## DO THIS
Select all lines with the string "parts" in them, and copy those lines.
═════ DATASET RECORDS
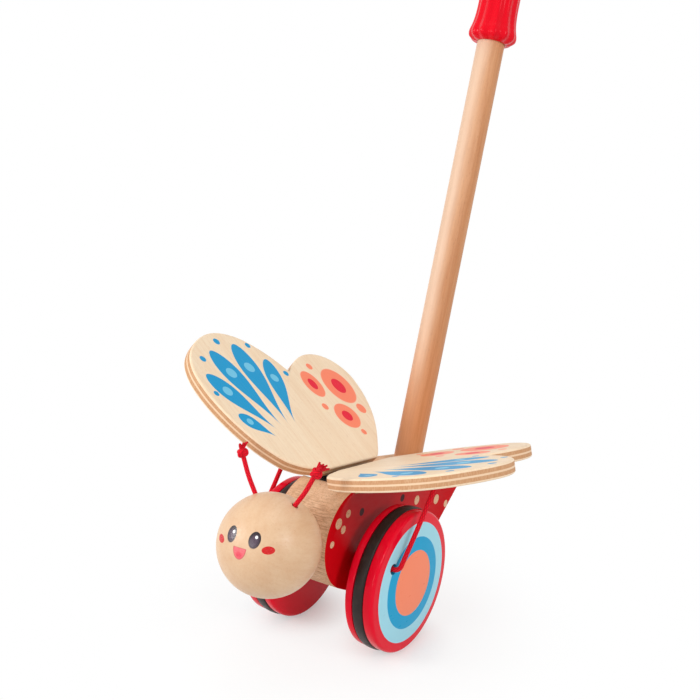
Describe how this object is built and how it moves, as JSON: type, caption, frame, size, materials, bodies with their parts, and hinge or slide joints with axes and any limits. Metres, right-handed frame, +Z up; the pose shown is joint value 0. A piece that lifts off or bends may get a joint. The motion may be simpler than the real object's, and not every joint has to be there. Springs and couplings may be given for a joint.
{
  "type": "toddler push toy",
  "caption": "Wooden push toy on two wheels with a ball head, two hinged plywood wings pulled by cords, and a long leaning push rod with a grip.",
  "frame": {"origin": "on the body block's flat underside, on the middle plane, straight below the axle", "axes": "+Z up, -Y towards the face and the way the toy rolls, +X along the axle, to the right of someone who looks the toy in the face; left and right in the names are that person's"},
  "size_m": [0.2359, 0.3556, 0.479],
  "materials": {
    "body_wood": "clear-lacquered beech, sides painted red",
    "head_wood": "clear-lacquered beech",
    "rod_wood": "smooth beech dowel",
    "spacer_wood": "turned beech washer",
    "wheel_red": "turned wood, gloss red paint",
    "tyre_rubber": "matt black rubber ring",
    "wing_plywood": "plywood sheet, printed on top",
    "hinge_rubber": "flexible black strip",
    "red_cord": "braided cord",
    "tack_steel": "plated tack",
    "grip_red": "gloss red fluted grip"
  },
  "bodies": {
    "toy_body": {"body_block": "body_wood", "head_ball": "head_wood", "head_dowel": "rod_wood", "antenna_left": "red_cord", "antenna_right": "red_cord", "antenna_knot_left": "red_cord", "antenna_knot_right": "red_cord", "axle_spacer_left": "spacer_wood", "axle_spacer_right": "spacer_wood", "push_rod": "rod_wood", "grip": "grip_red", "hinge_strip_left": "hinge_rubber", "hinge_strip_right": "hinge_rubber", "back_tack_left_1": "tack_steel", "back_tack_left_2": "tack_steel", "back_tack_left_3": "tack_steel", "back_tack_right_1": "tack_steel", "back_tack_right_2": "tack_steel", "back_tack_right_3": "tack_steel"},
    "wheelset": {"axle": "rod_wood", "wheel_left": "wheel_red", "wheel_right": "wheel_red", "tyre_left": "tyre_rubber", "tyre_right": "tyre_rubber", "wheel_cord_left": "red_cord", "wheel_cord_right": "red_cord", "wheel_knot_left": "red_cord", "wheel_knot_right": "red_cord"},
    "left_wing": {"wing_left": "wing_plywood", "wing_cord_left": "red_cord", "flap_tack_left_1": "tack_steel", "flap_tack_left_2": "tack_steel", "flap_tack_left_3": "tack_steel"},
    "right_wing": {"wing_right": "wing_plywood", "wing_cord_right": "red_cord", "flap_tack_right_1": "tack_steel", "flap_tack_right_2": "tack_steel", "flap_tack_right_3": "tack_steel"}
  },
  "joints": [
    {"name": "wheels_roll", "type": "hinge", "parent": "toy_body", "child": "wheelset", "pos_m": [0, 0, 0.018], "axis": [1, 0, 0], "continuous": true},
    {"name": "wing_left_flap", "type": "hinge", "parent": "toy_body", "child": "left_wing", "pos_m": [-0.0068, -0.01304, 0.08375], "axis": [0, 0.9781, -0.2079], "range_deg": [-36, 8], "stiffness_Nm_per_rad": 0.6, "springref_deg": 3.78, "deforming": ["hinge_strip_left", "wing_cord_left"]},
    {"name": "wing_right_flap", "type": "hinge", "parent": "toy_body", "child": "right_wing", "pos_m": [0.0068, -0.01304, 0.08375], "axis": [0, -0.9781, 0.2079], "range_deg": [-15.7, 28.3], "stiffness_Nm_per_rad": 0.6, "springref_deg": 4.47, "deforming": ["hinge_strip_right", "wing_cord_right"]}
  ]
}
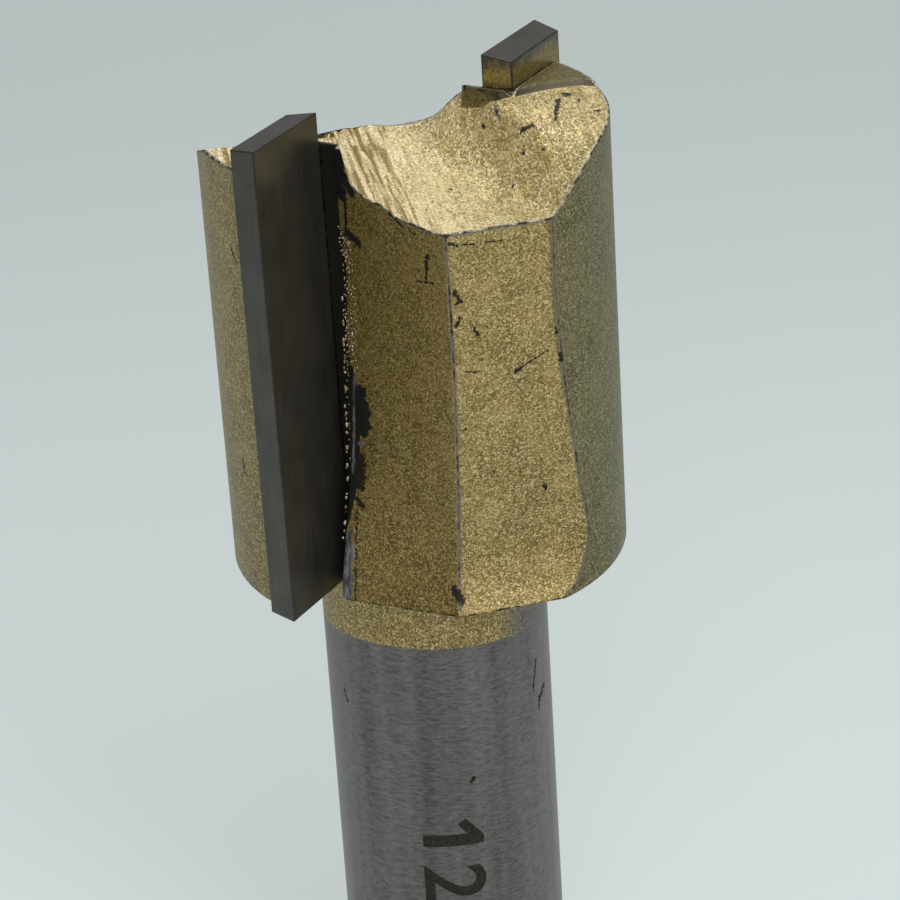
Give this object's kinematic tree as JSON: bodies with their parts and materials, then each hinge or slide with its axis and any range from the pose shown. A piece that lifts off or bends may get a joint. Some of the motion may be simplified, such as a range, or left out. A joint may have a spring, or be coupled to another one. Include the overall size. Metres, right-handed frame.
══════════
## COMPLETED EXERCISE
Describe how this object is built and how it moves, as JSON: type, caption, frame, size, materials, bodies with their parts, and hinge or slide joints with axes and any limits. Metres, right-handed frame, +Z up; the pose shown is joint value 0. A piece that lifts off or bends may get a joint. The motion may be simpler than the real object's, and not every joint has to be there. Springs and couplings may be given for a joint.
Give this object's kinematic tree as JSON: bodies with their parts and materials, then each hinge or slide with its axis and any range from the pose shown. A piece that lifts off or bends may get a joint. Some of the motion may be simplified, such as a range, or left out. A joint may have a spring, or be coupled to another one. Include the overall size. Metres, right-handed frame.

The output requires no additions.